→ Written request
Find the lines holding the string "bodies" in the data, then copy all of them.

==*==

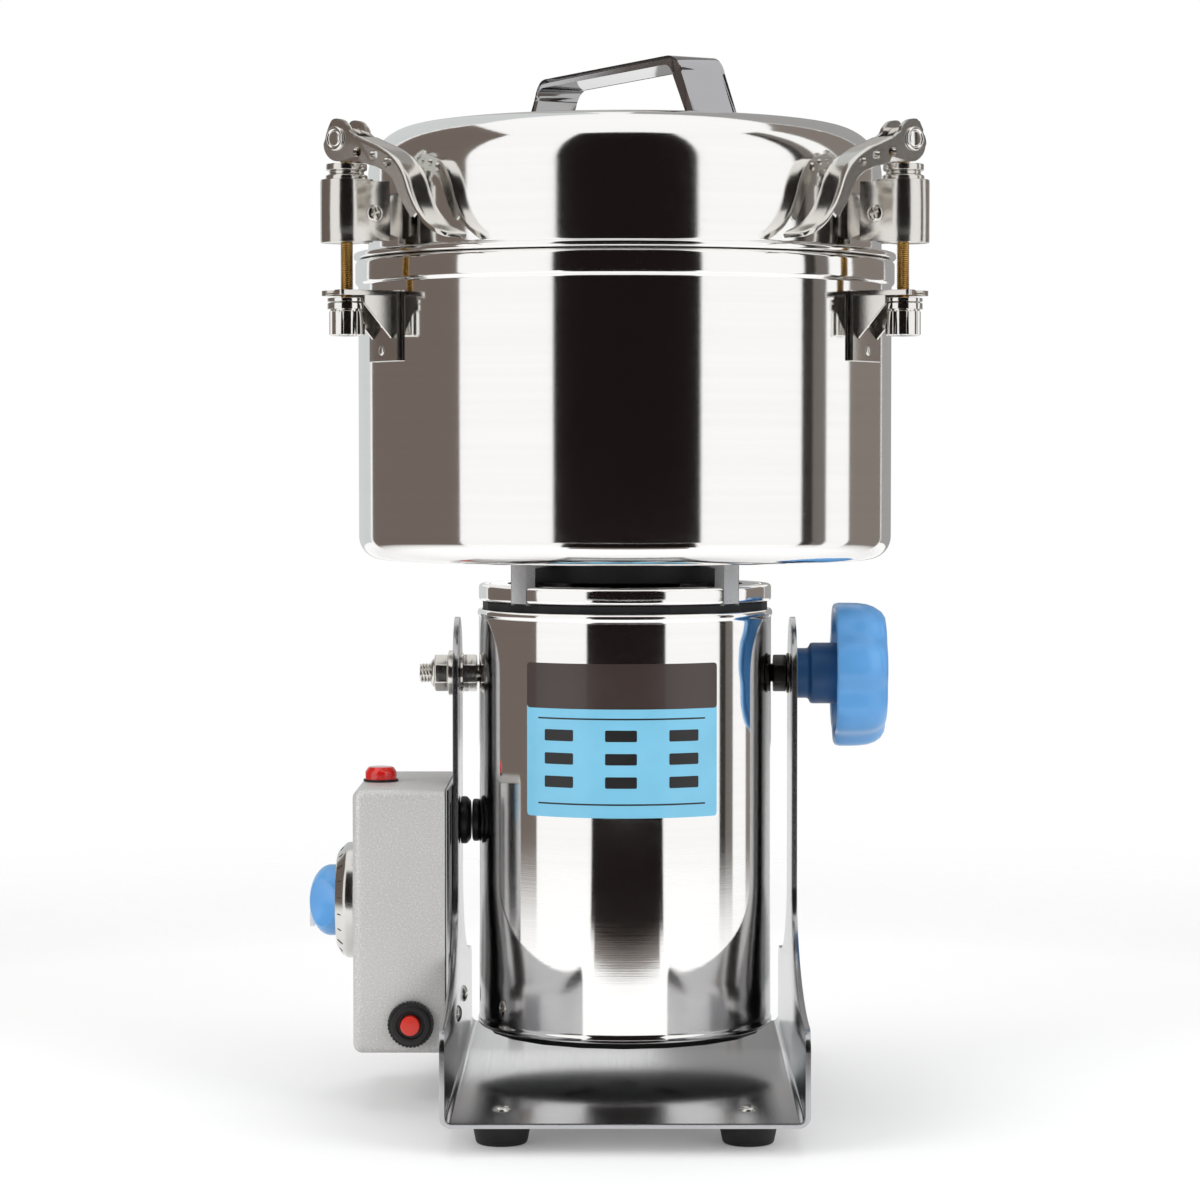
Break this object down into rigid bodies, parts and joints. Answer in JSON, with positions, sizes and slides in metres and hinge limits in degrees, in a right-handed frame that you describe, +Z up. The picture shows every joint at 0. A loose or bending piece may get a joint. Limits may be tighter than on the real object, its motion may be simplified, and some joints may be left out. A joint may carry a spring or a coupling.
{
  "type": "electric grain mill",
  "caption": "Swing-type electric grain mill: a lidded steel bowl with cam clamps over a vertical motor, tilting between the arms of a sheet steel stand with a timer box.",
  "frame": {"origin": "centre of the whole object's box, on the floor under the feet", "axes": "+Z up, +X towards the tilt lock knob, +Y towards the back; the control box is at -X"},
  "size_m": [0.2425, 0.2644, 0.4096],
  "materials": {
    "polished_steel": "polished stainless steel",
    "pressed_steel": "pressed stainless steel, satin",
    "stand_steel": "stainless sheet, fine brushed",
    "dark_steel": "blackened steel",
    "iron_core": "laminated iron core",
    "cast_alloy": "cast alloy",
    "grey_casting": "light grey casting",
    "yellow_plating": "yellow plated rod",
    "bright_plating": "bright plated",
    "black_plastic": "black moulded plastic",
    "black_metal": "black painted cover",
    "black_casting": "black casting",
    "rubber": "black rubber",
    "silicone": "pale silicone",
    "blue_plastic": "blue moulded plastic",
    "silver_paint": "silver speckled paint",
    "red_lens": "clear red lens",
    "red_plastic": "red moulded plastic"
  },
  "bodies": {
    "stand": {"stand_bracket": "stand_steel", "foot_front_left": "rubber", "foot_front_right": "rubber", "foot_back_left": "rubber", "foot_back_right": "rubber", "control_box": "silver_paint", "control_box_cover": "stand_steel", "timer_switch": "pressed_steel", "indicator_lamp": "red_lens", "overload_breaker": "black_plastic", "cord_gland": "black_plastic", "arm_lead_gland": "black_plastic"},
    "timer_knob": {"timer_knob": "blue_plastic"},
    "reset_button": {"reset_button": "red_plastic"},
    "mill": {"motor_shell": "polished_steel", "motor_bottom_cover": "black_metal", "motor_top_bracket": "black_casting", "vent_ring": "polished_steel", "bowl_post_1": "grey_casting", "bowl_post_2": "grey_casting", "bowl_post_3": "grey_casting", "bowl_post_4": "grey_casting", "hub_plate": "black_casting", "stator": "iron_core", "upper_bearing": "pressed_steel", "lower_bearing": "pressed_steel", "brush_yoke": "black_plastic", "pivot_bolt": "dark_steel", "pivot_lock_nut": "pressed_steel", "lock_stud": "dark_steel", "motor_lead_gland": "black_plastic", "bowl": "polished_steel", "clamp_clip_left": "pressed_steel", "clamp_clip_right": "pressed_steel", "clamp_clip_back": "pressed_steel", "shaft_seal": "rubber"},
    "lock_knob": {"tilt_lock_knob": "blue_plastic"},
    "rotor": {"armature": "iron_core", "cooling_fan": "cast_alloy", "lower_blade": "pressed_steel", "upper_blade": "pressed_steel", "blade_nut": "pressed_steel"},
    "lid": {"lid": "polished_steel", "lid_gasket": "silicone", "lid_handle": "polished_steel"},
    "clamp_sleeve_left": {"clamp_sleeve_left": "pressed_steel"},
    "clamp_rod_left": {"clamp_rod_left": "yellow_plating"},
    "cam_lever_left": {"cam_lever_left": "pressed_steel"},
    "nut_washer_left": {"nut_washer_left": "bright_plating"},
    "thumb_nut_left": {"thumb_nut_left": "bright_plating"},
    "clamp_sleeve_right": {"clamp_sleeve_right": "pressed_steel"},
    "clamp_rod_right": {"clamp_rod_right": "yellow_plating"},
    "cam_lever_right": {"cam_lever_right": "pressed_steel"},
    "nut_washer_right": {"nut_washer_right": "bright_plating"},
    "thumb_nut_right": {"thumb_nut_right": "bright_plating"},
    "clamp_sleeve_back": {"clamp_sleeve_back": "pressed_steel"},
    "clamp_rod_back": {"clamp_rod_back": "yellow_plating"},
    "cam_lever_back": {"cam_lever_back": "pressed_steel"},
    "nut_washer_back": {"nut_washer_back": "bright_plating"},
    "thumb_nut_back": {"thumb_nut_back": "bright_plating"}
  },
  "joints": [
    {"name": "tilt", "type": "hinge", "parent": "stand", "child": "mill", "pos_m": [0.00488, -0.00025, 0.169], "axis": [1, 0, 0], "range_deg": [-45, 90]},
    {"name": "lock_knob_turn", "type": "hinge", "parent": "mill", "child": "lock_knob", "pos_m": [0.09788, -0.00025, 0.169], "axis": [1, 0, 0], "range_deg": [0, 270]},
    {"name": "timer_turn", "type": "hinge", "parent": "stand", "child": "timer_knob", "pos_m": [-0.11512, -0.00025, 0.0778], "axis": [1, 0, 0], "range_deg": [0, 270]},
    {"name": "reset_press", "type": "slide", "parent": "stand", "child": "reset_button", "axis": [0, 1, 0], "range_m": [0, 0.002], "stiffness_N_per_m": 1200},
    {"name": "rotor_spin", "type": "hinge", "parent": "mill", "child": "rotor", "pos_m": [0.00488, -0.00025, 0.228], "axis": [0, 0, 1], "continuous": true},
    {"name": "lid_lift", "type": "slide", "parent": "mill", "child": "lid", "axis": [0, 0, 1], "range_m": [0, 0.12]},
    {"name": "lever_left_turn", "type": "hinge", "parent": "clamp_rod_left", "child": "cam_lever_left", "pos_m": [-0.10121, -0.0615, 0.3763], "axis": [-0.6293, -0.7771, 0], "range_deg": [0, 120]},
    {"name": "rod_left_drop", "type": "slide", "parent": "clamp_sleeve_left", "child": "clamp_rod_left", "axis": [0, 0, -1], "range_m": [0, 0.0035]},
    {"name": "sleeve_left_swing", "type": "hinge", "parent": "lid", "child": "clamp_sleeve_left", "pos_m": [-0.09514, -0.058, 0.348], "axis": [-0.5, 0.866, 0], "range_deg": [0, 26.5]},
    {"name": "washer_left_swing", "type": "hinge", "parent": "mill", "child": "nut_washer_left", "pos_m": [-0.1017, -0.06178, 0.34925], "axis": [-0.5, 0.866, 0], "range_deg": [0, 26.5]},
    {"name": "thumb_nut_left_turn", "type": "hinge", "parent": "nut_washer_left", "child": "thumb_nut_left", "pos_m": [-0.10121, -0.0615, 0.308], "axis": [0, 0, 1], "continuous": true},
    {"name": "lever_right_turn", "type": "hinge", "parent": "clamp_rod_right", "child": "cam_lever_right", "pos_m": [0.11097, -0.0615, 0.3763], "axis": [-0.6293, 0.7771, 0], "range_deg": [0, 120]},
    {"name": "rod_right_drop", "type": "slide", "parent": "clamp_sleeve_right", "child": "clamp_rod_right", "axis": [0, 0, -1], "range_m": [0, 0.0035]},
    {"name": "sleeve_right_swing", "type": "hinge", "parent": "lid", "child": "clamp_sleeve_right", "pos_m": [0.10491, -0.058, 0.348], "axis": [-0.5, -0.866, 0], "range_deg": [0, 26.5]},
    {"name": "washer_right_swing", "type": "hinge", "parent": "mill", "child": "nut_washer_right", "pos_m": [0.11146, -0.06178, 0.34925], "axis": [-0.5, -0.866, 0], "range_deg": [0, 26.5]},
    {"name": "thumb_nut_right_turn", "type": "hinge", "parent": "nut_washer_right", "child": "thumb_nut_right", "pos_m": [0.11097, -0.0615, 0.308], "axis": [0, 0, 1], "continuous": true},
    {"name": "lever_back_turn", "type": "hinge", "parent": "clamp_rod_back", "child": "cam_lever_back", "pos_m": [0.00488, 0.12225, 0.3763], "axis": [-0.3584, 0.9336, 0], "range_deg": [0, 120]},
    {"name": "rod_back_drop", "type": "slide", "parent": "clamp_sleeve_back", "child": "clamp_rod_back", "axis": [0, 0, -1], "range_m": [0, 0.0035]},
    {"name": "sleeve_back_swing", "type": "hinge", "parent": "lid", "child": "clamp_sleeve_back", "pos_m": [0.00488, 0.11525, 0.348], "axis": [1, 0, 0], "range_deg": [0, 26.5]},
    {"name": "washer_back_swing", "type": "hinge", "parent": "mill", "child": "nut_washer_back", "pos_m": [0.00488, 0.12282, 0.34925], "axis": [1, 0, 0], "range_deg": [0, 26.5]},
    {"name": "thumb_nut_back_turn", "type": "hinge", "parent": "nut_washer_back", "child": "thumb_nut_back", "pos_m": [0.00488, 0.12225, 0.308], "axis": [0, 0, 1], "continuous": true}
  ],
  "couplings": [
    {"joint": "rod_left_drop", "follows": "lever_left_turn", "m_per_rad": 0.0016711},
    {"joint": "sleeve_left_swing", "follows": "lever_left_turn", "ratio": 0.22083},
    {"joint": "washer_left_swing", "follows": "lever_left_turn", "ratio": 0.22083},
    {"joint": "rod_right_drop", "follows": "lever_right_turn", "m_per_rad": 0.0016711},
    {"joint": "sleeve_right_swing", "follows": "lever_right_turn", "ratio": 0.22083},
    {"joint": "washer_right_swing", "follows": "lever_right_turn", "ratio": 0.22083},
    {"joint": "rod_back_drop", "follows": "lever_back_turn", "m_per_rad": 0.0016711},
    {"joint": "sleeve_back_swing", "follows": "lever_back_turn", "ratio": 0.22083},
    {"joint": "washer_back_swing", "follows": "lever_back_turn", "ratio": 0.22083}
  ]
}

==*==

→ Exercise response
Break this object down into rigid bodies, parts and joints. Answer in JSON, with positions, sizes and slides in metres and hinge limits in degrees, in a right-handed frame that you describe, +Z up. The picture shows every joint at 0. A loose or bending piece may get a joint. Limits may be tighter than on the real object, its motion may be simplified, and some joints may be left out. A joint may carry a spring or a coupling.
  "bodies": {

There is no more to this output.